I'm wondering if anyone here uses AWS SES for both their transactional and marketing emails, using something like EmailOctopus or MuxEmail on top of SES.
It seems great because it saves a lot of money over the traditional marketing mail services, and I only need something simple for now anyway. However, everything I read says don't mix your transactional and marketing senders or you'll impact your deliverability or get blocked or something else. My service heavily relies on transactional email so I can't risk that.
Thoughts?
Why not use different SES endpoints? e.g. US East for marketing and US Central for transactional. To be on the safe side I would be tempted to use a different domain for marketing.
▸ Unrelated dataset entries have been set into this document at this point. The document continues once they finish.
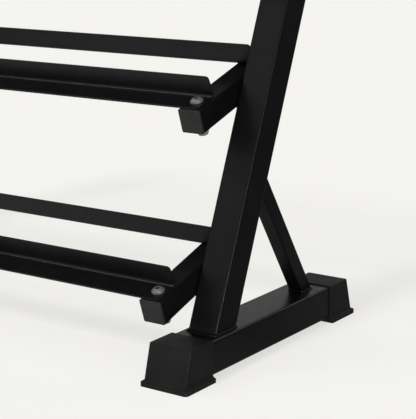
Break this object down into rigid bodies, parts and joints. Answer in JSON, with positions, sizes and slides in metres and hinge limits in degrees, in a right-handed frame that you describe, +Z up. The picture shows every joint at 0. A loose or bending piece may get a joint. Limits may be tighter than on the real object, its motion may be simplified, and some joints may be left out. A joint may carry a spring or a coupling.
{
  "type": "dumbbell rack",
  "caption": "Black steel dumbbell rack: leaning square uprights on slip-covered feet, braced behind, with pairs of tilted angle rails bolted on capped arms.",
  "frame": {"origin": "on the floor, at the middle of the footprint", "axes": "+X along the rails to the rack's right end as seen from its front, +Y to its back, +Z up; its front faces -Y"},
  "size_m": [1.0936, 0.4768, 0.7431],
  "materials": {
    "powder_coat": "satin black powder coat with a fine texture",
    "moulded_plastic": "black moulded plastic with a fine grain",
    "zinc": "bright zinc plating"
  },
  "bodies": {
    "root": {"foot_tube_right": "powder_coat", "foot_tube_left": "powder_coat", "upright_right": "powder_coat", "upright_left": "powder_coat", "rear_brace_right": "powder_coat", "rear_brace_left": "powder_coat", "lower_arm_right": "powder_coat", "lower_arm_left": "powder_coat", "middle_arm_right": "powder_coat", "middle_arm_left": "powder_coat", "upper_arm_right": "powder_coat", "upper_arm_left": "powder_coat", "weld_beads_right": "powder_coat", "weld_beads_left": "powder_coat", "front_foot_cover_right": "moulded_plastic", "front_foot_cover_left": "moulded_plastic", "rear_foot_cover_right": "moulded_plastic", "rear_foot_cover_left": "moulded_plastic", "upright_cap_right": "moulded_plastic", "upright_cap_left": "moulded_plastic", "lower_arm_front_cap_right": "moulded_plastic", "lower_arm_front_cap_left": "moulded_plastic", "lower_arm_rear_cap_right": "moulded_plastic", "lower_arm_rear_cap_left": "moulded_plastic", "middle_arm_front_cap_right": "moulded_plastic", "middle_arm_front_cap_left": "moulded_plastic", "middle_arm_rear_cap_right": "moulded_plastic", "middle_arm_rear_cap_left": "moulded_plastic", "upper_arm_front_cap_right": "moulded_plastic", "upper_arm_front_cap_left": "moulded_plastic", "upper_arm_rear_cap_right": "moulded_plastic", "upper_arm_rear_cap_left": "moulded_plastic", "lower_front_rail": "powder_coat", "lower_rear_rail": "powder_coat", "middle_front_rail": "powder_coat", "middle_rear_rail": "powder_coat", "upper_front_rail": "powder_coat", "upper_rear_rail": "powder_coat", "rail_bolts": "zinc", "head_washers": "zinc", "nut_washers": "zinc", "lock_nuts": "zinc"}
  },
  "joints": []
}
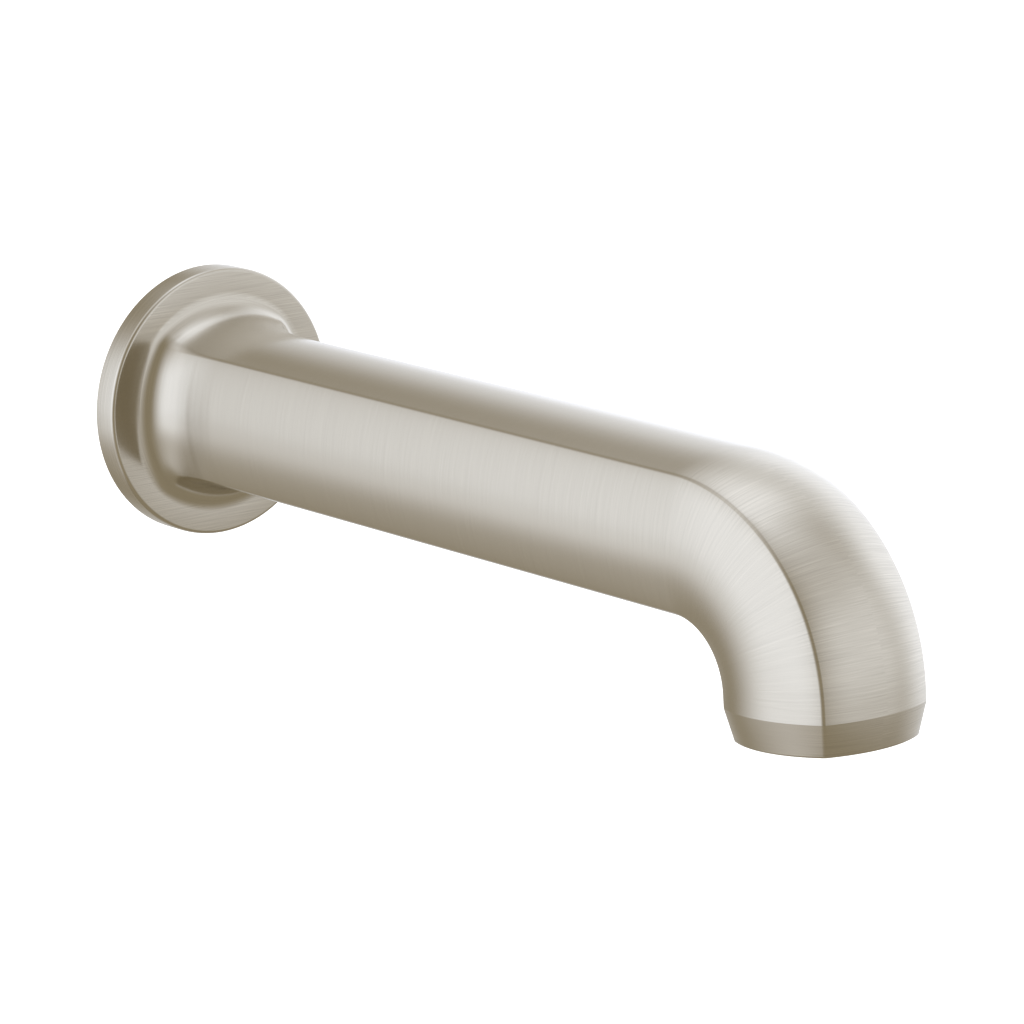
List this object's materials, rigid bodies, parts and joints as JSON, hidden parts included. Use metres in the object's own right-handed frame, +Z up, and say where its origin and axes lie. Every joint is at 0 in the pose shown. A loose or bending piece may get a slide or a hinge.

I hadn't thought about using a different SES endpoint. I wonder if SES would allow it they already gave me grief during the account approval for this first endpoint because they know I had a separate SES account for a different side project, I don't know if theyd approve another new one so early.
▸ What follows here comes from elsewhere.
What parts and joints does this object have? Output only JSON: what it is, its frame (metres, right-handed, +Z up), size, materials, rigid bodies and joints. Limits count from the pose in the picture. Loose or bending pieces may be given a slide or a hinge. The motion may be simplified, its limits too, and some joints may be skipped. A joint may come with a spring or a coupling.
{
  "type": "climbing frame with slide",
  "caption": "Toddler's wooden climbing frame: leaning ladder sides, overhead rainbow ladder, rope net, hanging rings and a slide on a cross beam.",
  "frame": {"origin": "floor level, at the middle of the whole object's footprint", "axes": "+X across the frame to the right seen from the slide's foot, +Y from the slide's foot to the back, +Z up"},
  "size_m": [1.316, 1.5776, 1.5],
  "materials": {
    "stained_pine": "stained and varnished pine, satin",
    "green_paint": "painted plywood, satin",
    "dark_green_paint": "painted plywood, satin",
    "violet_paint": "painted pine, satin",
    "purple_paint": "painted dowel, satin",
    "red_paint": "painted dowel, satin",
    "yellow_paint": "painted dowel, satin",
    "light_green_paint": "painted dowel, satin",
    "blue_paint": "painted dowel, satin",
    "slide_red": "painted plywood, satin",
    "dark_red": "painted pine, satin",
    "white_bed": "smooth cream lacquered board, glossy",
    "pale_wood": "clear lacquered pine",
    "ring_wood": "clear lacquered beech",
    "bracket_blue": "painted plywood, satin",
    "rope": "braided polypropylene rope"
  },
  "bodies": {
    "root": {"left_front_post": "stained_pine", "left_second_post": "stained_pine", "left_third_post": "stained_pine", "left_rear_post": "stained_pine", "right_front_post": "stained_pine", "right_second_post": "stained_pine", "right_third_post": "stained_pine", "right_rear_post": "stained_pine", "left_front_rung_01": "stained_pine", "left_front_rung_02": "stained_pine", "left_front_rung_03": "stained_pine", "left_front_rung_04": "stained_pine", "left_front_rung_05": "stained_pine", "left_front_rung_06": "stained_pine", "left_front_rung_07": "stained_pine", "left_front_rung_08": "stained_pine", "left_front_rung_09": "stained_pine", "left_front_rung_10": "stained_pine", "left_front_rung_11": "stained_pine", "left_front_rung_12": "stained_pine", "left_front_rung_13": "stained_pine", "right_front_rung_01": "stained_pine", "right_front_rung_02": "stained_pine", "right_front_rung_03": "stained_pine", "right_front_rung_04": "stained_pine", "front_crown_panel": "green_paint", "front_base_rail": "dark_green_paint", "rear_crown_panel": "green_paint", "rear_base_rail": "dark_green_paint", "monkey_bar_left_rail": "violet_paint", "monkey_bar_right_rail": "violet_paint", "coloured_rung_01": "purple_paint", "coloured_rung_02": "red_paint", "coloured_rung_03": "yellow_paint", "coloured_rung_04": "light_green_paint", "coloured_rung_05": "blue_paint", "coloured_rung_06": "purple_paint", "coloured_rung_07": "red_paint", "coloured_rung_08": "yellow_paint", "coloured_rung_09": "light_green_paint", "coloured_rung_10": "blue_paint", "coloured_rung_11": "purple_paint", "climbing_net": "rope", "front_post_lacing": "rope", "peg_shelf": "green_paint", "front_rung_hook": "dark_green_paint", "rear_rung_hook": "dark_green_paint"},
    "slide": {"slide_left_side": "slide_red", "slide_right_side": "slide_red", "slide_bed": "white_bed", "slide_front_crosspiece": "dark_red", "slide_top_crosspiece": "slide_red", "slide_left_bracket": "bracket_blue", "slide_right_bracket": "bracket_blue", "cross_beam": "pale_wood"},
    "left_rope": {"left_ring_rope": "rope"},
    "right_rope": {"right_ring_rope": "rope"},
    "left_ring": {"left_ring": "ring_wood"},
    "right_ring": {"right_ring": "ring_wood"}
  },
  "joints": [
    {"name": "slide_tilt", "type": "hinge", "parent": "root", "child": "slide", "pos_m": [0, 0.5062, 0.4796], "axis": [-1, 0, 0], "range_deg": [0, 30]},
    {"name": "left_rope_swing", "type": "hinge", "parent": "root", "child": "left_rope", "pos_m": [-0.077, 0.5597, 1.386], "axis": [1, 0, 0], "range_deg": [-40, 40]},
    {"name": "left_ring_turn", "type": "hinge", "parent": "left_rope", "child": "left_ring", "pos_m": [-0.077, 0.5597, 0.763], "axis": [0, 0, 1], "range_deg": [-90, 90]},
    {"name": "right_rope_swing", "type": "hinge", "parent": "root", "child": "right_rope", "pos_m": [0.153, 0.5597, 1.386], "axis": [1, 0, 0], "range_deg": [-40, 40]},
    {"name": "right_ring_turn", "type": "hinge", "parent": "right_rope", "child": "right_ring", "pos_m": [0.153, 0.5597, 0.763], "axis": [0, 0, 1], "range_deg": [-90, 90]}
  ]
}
I could definitely use a separate domain though, you mean send my transactional through [email protected] and marketing through like [email protected]?
A guy on here wrote a very good article about cold emailing and he recommends using two domains. Check it out https://www.indiehackers.com/post/cold-emailing-a-masterclass-5e67ef495f
Yeah exactly.
Given the popularity of email platforms like SES, Mailchimp and others, I would be surprised if the spam filters paid too much attention to the senders IP address. I imagine the domain itself is far more important.